Renatta Frazier, a rookie Springfield police officer, left the force under a cloud because of her alleged failure to prevent the rape of the daughter of a fellow officer. Dusty Rhodes looks into the resignation and finds more questions than answers. Only the third black female ever to join the Springfield, Ill., police force, Frazier admits she never tried to "be invisible," as she was advised. Instead, Rhodes describes her as alternately "frank, funny and tenderhearted," or, if you were inclined against her, "abrasive, irreverent and lacking in military bearing." Associate Publisher Sharon Whalen tells AAN News the story "made the city shake" and revealed that the alleged rape had happened before the call to police was even made.
Creative Loafing Atlanta's Mara Shalhoup talks to six women victimized by one shady real-estate operator, who allegedly falsified their mortgage applications and helped them buy homes they couldn't afford. These six cases are only the tip of the iceberg of mortgage fraud and identity theft across America. "Nationwide, the FBI estimates that mortgage fraud has increased by 25 percent in the past year alone -- and that up to 15 percent of loan applications contain false information," she reports.
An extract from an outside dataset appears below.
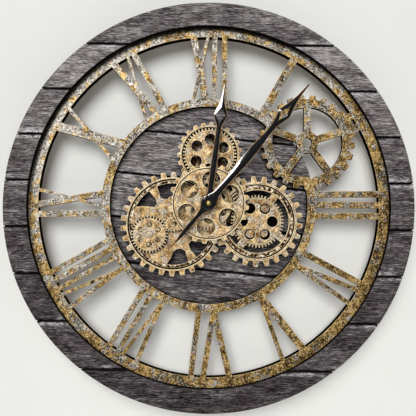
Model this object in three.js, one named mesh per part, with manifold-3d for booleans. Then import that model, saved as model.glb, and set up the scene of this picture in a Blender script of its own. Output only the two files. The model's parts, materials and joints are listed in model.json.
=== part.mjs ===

"The RedEye will be the newspaper equivalent of the middle-aged bald guy with a ponytail," Richard Karpel, executive director of AAN, tells Shirley Leung, a Wall Street Journal reporter. Leung looks at the precipitous flight of younger readers from daily newspapers and the checkered history of their attempts to recapture them. Chicago Reader Editor Alison True questions the entire strategy of the Chicago Tribune and the Chicago Sun-Times, which both launched youth-oriented weekday tabloids this week, RedEye and Red Streak, respectively. "Younger readers don't pick up a daily, so let's give them a daily?" True asks.
"When the news came, we threw out everything we'd planned for this week's issue and spent an hour or so sitting around a conference table watching the grim details accrue on TV," Steve Perry, editor of City Pages (Twin Cities) writes in an introduction to an entire issue devoted to the memory of Sen. Paul Wellstone, D-Minnesota. "We talked about people we might interview, stories we might write; we talked about our own memories and impressions of Paul Wellstone. And in the end we decided the worthiest thing we could do was simply to find some of the many folks whose paths had crossed his during a life devoted to fighting other people's battles, and let them tell their stories."
The Chicago Sun Times' new youth-oriented tabloid Red Streak hit the streets today opposite the Chicago Tribune's RedEye. "Both papers featured slick designs and a paucity of original content," Jeremy Mullman writes in Crain's Chicago Business. Both tabloids launched Web sites today as well.
"Sometimes, dressing like a woman can make a guy feel even more like a man." Chris Wright speaks from experience, having enlisted the services of Veronica Vera, the best cross-dressing coach in the business. Wright describes his night on the town in the Boston Phoenix. "In the space of an hour or so, I had my breasts prodded, twiddled, tweaked, squeezed, cupped, and, finally, patted."